127. The plaintiff is entitled to the following reliefs in O.S. no.365 of 2006 :-

(i) A declaratory decree is granted in favour of the plaintiff against the defendants, that the sale deeds executed by Smt. Savita Chhabra and Rishav Chhabra in favour of defendant no.1 Radhey Lal Jeswani executed on 15.5.2006, which was registered on 20.7.2006 in register no.1, at page no. 169/190, item no. 1609/3868; sale deed executed in favour of defendant no. 2 Sanjay Agarwal which is entered in register no.1, page no.191/212, item no. 1609/3969; sale deed executed in favour of defendant no.3 Smt. Hema Agarwal which is entered in the register no.1, at page no. 75/94, item no. 1609/3863 & sale deed executed in favour of defendant no.4 Sunil Kumar and defendant no.5 Mahendra Kumar which is entered in the register no.1, at page no. 49/74, item no. 1609/3862, all the above sale deeds which are relating to disputed house no. 329, new no.1358, Jhokan Bagh, Jhansi are declared null and void ab-initio, not binding on the plaintiff. An information to this effect be also sent to the concerned sub-registrar office.
(ii) A decree of permanent injunction is granted in favour of the plaintiff against the defendants, whereby, the defendants are forever restrained from interfering in the peaceful possession of the plaintiff and interfering in his rights as landlord, in house no.329, new no.1358, Jhokan Bagh, Jhansi, of which the plaintiff is the owner in possession, on the basis of above null and void ab-initio sale deeds.

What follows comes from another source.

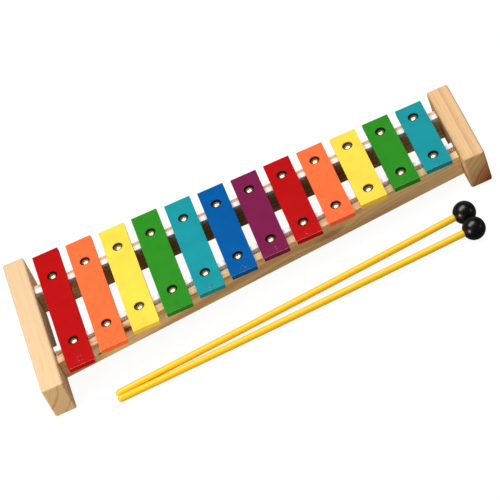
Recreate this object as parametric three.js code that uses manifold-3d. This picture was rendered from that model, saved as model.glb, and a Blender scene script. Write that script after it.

128. Both the parties shall bear their respective costs of the appeals. Office is directed to prepare the decree accordingly.

129. Interim order, if any, stands vacated in both the appeals.

130. All interim applications, if pending, stands disposed of.

131. Original trial court record, if received, be sent back, forthwith.

132. This Court appreciates the efforts of Research Associate Mr. Rohit Mishra, in researching the relevant case laws on the controversy involved in this appeal.

Order Date:- 16.09.2025 Jitendra/Himanshu/Mayank (Sandeep Jain, J.)